Requirements: Of all the lines here, how many include the string "Blender"? Answer with the number only.

Given records:
^^^^
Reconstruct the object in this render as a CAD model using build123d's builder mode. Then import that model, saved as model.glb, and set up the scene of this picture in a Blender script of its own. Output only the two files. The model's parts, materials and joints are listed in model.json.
^^^^
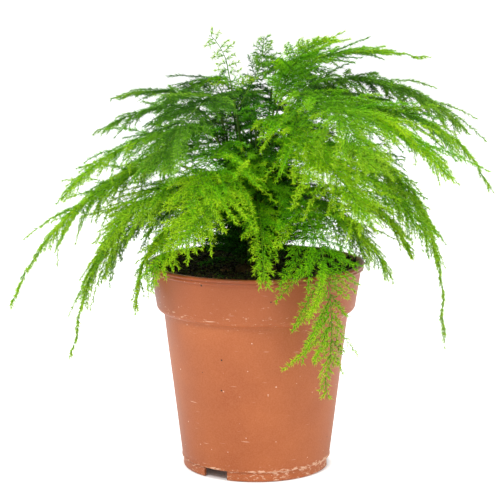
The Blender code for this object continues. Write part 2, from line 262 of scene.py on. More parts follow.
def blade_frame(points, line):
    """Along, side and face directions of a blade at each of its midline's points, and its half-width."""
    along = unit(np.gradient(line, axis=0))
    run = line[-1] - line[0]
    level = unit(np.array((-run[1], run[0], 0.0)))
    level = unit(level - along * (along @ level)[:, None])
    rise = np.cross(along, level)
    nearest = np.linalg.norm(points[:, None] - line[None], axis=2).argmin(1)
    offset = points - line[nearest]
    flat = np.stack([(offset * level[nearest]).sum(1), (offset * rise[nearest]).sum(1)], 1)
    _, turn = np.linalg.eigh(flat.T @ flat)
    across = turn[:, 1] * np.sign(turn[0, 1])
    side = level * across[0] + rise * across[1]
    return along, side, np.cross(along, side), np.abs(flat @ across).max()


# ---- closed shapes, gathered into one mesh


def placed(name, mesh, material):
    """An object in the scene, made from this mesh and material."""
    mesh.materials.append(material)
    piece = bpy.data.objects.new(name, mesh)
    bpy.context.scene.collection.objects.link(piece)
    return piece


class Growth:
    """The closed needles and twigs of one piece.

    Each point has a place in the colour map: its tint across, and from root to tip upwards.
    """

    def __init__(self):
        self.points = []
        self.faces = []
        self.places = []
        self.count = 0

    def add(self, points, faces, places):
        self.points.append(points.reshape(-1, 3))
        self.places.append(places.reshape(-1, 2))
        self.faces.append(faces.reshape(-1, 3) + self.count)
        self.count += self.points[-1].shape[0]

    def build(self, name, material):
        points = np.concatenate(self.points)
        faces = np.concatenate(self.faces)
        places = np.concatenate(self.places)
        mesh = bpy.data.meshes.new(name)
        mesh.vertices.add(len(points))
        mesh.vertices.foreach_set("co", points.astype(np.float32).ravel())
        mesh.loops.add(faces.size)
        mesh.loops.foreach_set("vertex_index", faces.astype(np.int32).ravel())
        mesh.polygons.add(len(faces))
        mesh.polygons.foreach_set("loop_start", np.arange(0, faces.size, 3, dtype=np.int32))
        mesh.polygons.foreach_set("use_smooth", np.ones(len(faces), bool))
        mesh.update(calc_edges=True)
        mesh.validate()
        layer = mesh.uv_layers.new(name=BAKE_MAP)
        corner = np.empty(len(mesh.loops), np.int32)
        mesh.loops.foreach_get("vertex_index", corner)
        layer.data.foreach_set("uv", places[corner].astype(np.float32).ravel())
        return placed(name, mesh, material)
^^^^
Problem solution: 2